I'm trying to create a Tunneling with IPSec with FreeBSD 7.0, I've installed *ipsec-tools* very well but when I want to config file racoon.conf in /etc/racoon/racoon.conf (file is not found), I've tried search that packages on /usr/ports/security/racoon2 and I want installed it, but there's only ports for *racoon2*, and I don't know it's the same context or that's another different packages... after I've installed packages *racoon2*, the result is same ...

I wonder, is that only me have just this problem? I've stuck in 4 days night long for search this on google, but I can't find the hope. Or file racoon.conf it's manually to build and config after installed *ipsec-tools*?


----------



## SirDice (Mar 23, 2011)

Ports/packages have their configuration files in /usr/local/etc/ NOT /etc/.


----------



## zaeedh (Mar 23, 2011)

Thank you SirDice 

But, I've searched in that path (/usr/local/etc/racoon/racoon.conf) http://www.freebsd.org/doc/en/books/handbook/ipsec.html and I can't get it (racoon.conf) too.
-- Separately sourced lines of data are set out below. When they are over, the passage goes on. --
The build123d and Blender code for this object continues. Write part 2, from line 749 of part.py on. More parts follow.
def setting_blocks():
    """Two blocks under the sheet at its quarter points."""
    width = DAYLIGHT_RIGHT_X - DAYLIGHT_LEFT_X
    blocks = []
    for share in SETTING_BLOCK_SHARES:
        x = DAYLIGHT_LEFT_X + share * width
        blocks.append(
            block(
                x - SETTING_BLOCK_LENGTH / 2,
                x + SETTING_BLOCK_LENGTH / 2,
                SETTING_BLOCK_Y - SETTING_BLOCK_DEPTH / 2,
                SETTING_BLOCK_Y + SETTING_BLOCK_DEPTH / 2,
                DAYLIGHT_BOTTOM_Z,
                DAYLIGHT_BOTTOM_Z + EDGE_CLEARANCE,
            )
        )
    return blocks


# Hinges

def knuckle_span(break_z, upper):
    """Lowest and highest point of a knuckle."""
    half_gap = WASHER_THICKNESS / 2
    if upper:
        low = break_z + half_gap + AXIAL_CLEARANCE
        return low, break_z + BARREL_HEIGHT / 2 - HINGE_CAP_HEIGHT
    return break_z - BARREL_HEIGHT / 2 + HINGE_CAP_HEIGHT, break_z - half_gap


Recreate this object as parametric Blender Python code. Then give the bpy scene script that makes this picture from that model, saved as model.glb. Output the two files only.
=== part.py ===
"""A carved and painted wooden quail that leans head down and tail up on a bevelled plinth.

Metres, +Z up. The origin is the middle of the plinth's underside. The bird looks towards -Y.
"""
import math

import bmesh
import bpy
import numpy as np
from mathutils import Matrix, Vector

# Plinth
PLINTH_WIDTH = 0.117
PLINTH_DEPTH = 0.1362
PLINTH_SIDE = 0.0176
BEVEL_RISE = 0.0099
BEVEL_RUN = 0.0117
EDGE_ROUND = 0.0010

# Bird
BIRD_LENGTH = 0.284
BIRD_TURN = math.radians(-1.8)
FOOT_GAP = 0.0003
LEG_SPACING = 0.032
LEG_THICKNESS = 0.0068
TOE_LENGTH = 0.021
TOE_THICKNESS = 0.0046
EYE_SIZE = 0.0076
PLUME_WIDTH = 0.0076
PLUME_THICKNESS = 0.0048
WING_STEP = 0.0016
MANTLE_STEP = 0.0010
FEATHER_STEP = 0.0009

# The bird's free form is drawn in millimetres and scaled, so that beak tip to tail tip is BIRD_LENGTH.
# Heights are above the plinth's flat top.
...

Or ports for *racoon* in /usr/ports/security/racoon2 is an updating for installing packages for old *racoon*?


----------



## SirDice (Mar 23, 2011)

If it doesn't exist you will have to create it yourself.


----------



## zaeedh (Mar 23, 2011)

Thank's again SirDice 
now I've found the answer:

The previous racoon (usually called just as racoon, but sometimes racoon1 in contrast to racoon2 only supports IKEv1). Racoon2 implements both IKEv2, KINK, and IKEv1. The configuration syntax is completely different because the Racoon2 system supports multiple key exchange protocols.

http://www.racoon2.wide.ad.jp/w/?Racoon2


----------